### Problem description
Output the lines that follow exactly as they are.

### Source material
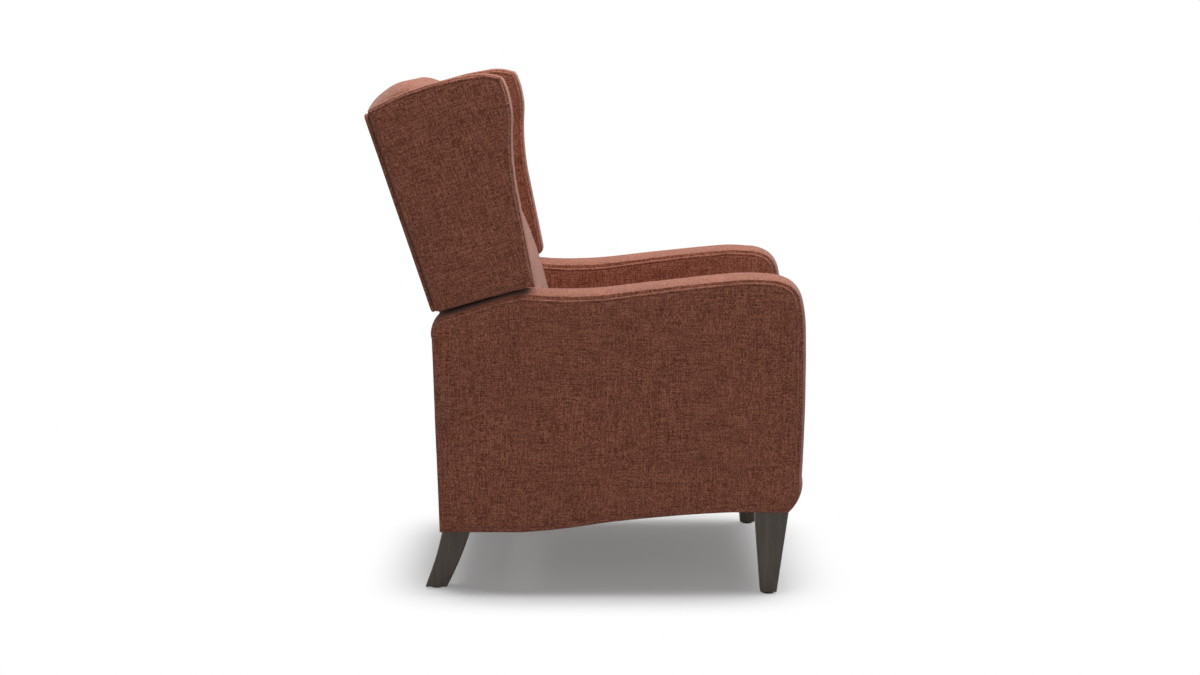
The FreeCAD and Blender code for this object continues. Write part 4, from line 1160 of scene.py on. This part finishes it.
def floor_material():
    """Pale floor that takes the shadow near the chair and is plain white further out."""
    material, graph, mix = new_material("pale_floor", "MixShader")
    seen = backdrop_rays(graph)
    tone = graph.add("Mix", {"A": FLOOR_LIT, "B": FLOOR_SEEN}, data_type="RGBA")
    graph.join(seen, tone, "Factor")
    lit = graph.add("BsdfDiffuse")
    graph.join(tone.outputs["Result"], lit, "Color")
    coordinates = graph.add("TexCoord")
    oval = graph.mapped(coordinates.outputs["Object"],
                        Scale=(1 / FLOOR_REACH[0], 1 / FLOOR_REACH[1], 0),
                        Location=(0, -FLOOR_MIDDLE / FLOOR_REACH[1], 0))
    fourth = graph.add("VectorMath", operation="LENGTH")
    graph.join(graph.squared(oval), fourth)
    far = graph.add("MapRange", {"From Min": 0.62, "From Max": 1, "To Min": 0.17},
                    interpolation_type="SMOOTHSTEP")
    graph.join(graph.maths("SQRT", fourth.outputs["Value"]), far, "Value")
    graph.join(graph.maths("MULTIPLY", far, seen), mix, 0)
    graph.join(lit, mix, 1)
    graph.join(graph.add("Emission"), mix, 2)
    return material


def make_world():
    """Plain white where it is seen, and a low even light on the chair."""
    world = bpy.data.worlds.new("studio")
    bpy.context.scene.world = world
    world.use_nodes = True
    graph = Graph(world.node_tree)
    mix = graph.add("MixShader")
    graph.join(backdrop_rays(graph), mix, 0)
    for socket, strength in ((1, AMBIENT), (2, 1.0)):
        plain = graph.add("Background", {"Color": (1, 1, 1, 1), "Strength": strength})
        graph.join(plain, mix, socket)
    graph.join(mix, graph.add("OutputWorld"))


def make_studio():
    bpy.context.scene.view_settings.view_transform = "Standard"
    make_world()
    light("overhead", (0.2, -0.3, 3.4), (0, 0, 0.4), (3.2, 3.2), 150)
    light("side_fill", (-4.5, -1.2, 2.2), (0, 0, 0.5), (2.5, 2.0), 12)
    shape = bmesh.new()
    bmesh.ops.create_grid(shape, x_segments=1, y_segments=1, size=FLOOR_HALF)
    floor = added("floor", mesh_of("floor", shape))
    floor.data.materials.append(floor_material())


# The camera found from the photo's outlines, in pixels of a 1200 wide image
FOCAL_PIXELS = 2180
IMAGE_WIDTH = 1200
HORIZON_ABOVE_MIDDLE = 299.5
SENSOR = 36


def make_camera():
    data = bpy.data.cameras.new("photo_camera")
    data.sensor_width = SENSOR
    data.lens = FOCAL_PIXELS / IMAGE_WIDTH * SENSOR
    camera = added("photo_camera", data)
    camera.location = (-4.82, -0.03, 1.159)
    tilt = math.atan(HORIZON_ABOVE_MIDDLE / FOCAL_PIXELS)
    camera.rotation_euler = (math.radians(90) - tilt, 0, math.radians(-90))
    bpy.context.scene.camera = camera


make_camera()
make_studio()
dress_frame()
make_arms()
make_wings()
make_rear_panels()
make_seat_cushion()
make_foot_pad()
make_back_cushion()
make_legs()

### Task answer
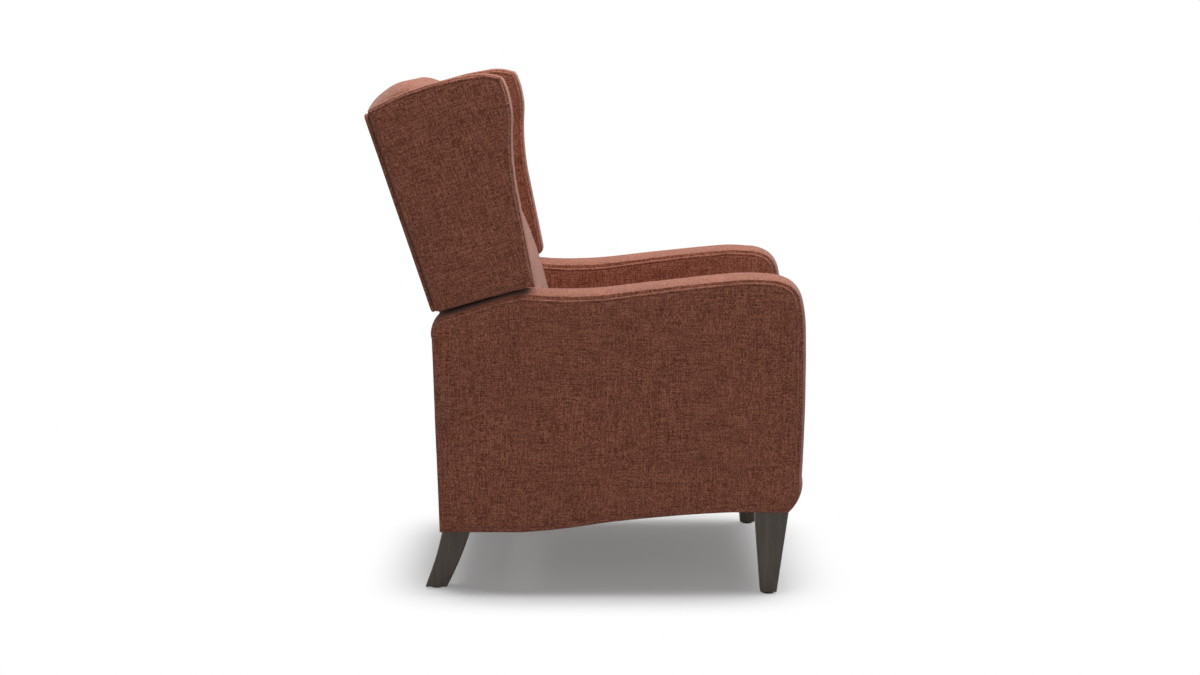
The FreeCAD and Blender code for this object continues. Write part 4, from line 1160 of scene.py on. This part finishes it.
def floor_material():
    """Pale floor that takes the shadow near the chair and is plain white further out."""
    material, graph, mix = new_material("pale_floor", "MixShader")
    seen = backdrop_rays(graph)
    tone = graph.add("Mix", {"A": FLOOR_LIT, "B": FLOOR_SEEN}, data_type="RGBA")
    graph.join(seen, tone, "Factor")
    lit = graph.add("BsdfDiffuse")
    graph.join(tone.outputs["Result"], lit, "Color")
    coordinates = graph.add("TexCoord")
    oval = graph.mapped(coordinates.outputs["Object"],
                        Scale=(1 / FLOOR_REACH[0], 1 / FLOOR_REACH[1], 0),
                        Location=(0, -FLOOR_MIDDLE / FLOOR_REACH[1], 0))
    fourth = graph.add("VectorMath", operation="LENGTH")
    graph.join(graph.squared(oval), fourth)
    far = graph.add("MapRange", {"From Min": 0.62, "From Max": 1, "To Min": 0.17},
                    interpolation_type="SMOOTHSTEP")
    graph.join(graph.maths("SQRT", fourth.outputs["Value"]), far, "Value")
    graph.join(graph.maths("MULTIPLY", far, seen), mix, 0)
    graph.join(lit, mix, 1)
    graph.join(graph.add("Emission"), mix, 2)
    return material


def make_world():
    """Plain white where it is seen, and a low even light on the chair."""
    world = bpy.data.worlds.new("studio")
    bpy.context.scene.world = world
    world.use_nodes = True
    graph = Graph(world.node_tree)
    mix = graph.add("MixShader")
    graph.join(backdrop_rays(graph), mix, 0)
    for socket, strength in ((1, AMBIENT), (2, 1.0)):
        plain = graph.add("Background", {"Color": (1, 1, 1, 1), "Strength": strength})
        graph.join(plain, mix, socket)
    graph.join(mix, graph.add("OutputWorld"))


def make_studio():
    bpy.context.scene.view_settings.view_transform = "Standard"
    make_world()
    light("overhead", (0.2, -0.3, 3.4), (0, 0, 0.4), (3.2, 3.2), 150)
    light("side_fill", (-4.5, -1.2, 2.2), (0, 0, 0.5), (2.5, 2.0), 12)
    shape = bmesh.new()
    bmesh.ops.create_grid(shape, x_segments=1, y_segments=1, size=FLOOR_HALF)
    floor = added("floor", mesh_of("floor", shape))
    floor.data.materials.append(floor_material())


# The camera found from the photo's outlines, in pixels of a 1200 wide image
FOCAL_PIXELS = 2180
IMAGE_WIDTH = 1200
HORIZON_ABOVE_MIDDLE = 299.5
SENSOR = 36


def make_camera():
    data = bpy.data.cameras.new("photo_camera")
    data.sensor_width = SENSOR
    data.lens = FOCAL_PIXELS / IMAGE_WIDTH * SENSOR
    camera = added("photo_camera", data)
    camera.location = (-4.82, -0.03, 1.159)
    tilt = math.atan(HORIZON_ABOVE_MIDDLE / FOCAL_PIXELS)
    camera.rotation_euler = (math.radians(90) - tilt, 0, math.radians(-90))
    bpy.context.scene.camera = camera


make_camera()
make_studio()
dress_frame()
make_arms()
make_wings()
make_rear_panels()
make_seat_cushion()
make_foot_pad()
make_back_cushion()
make_legs()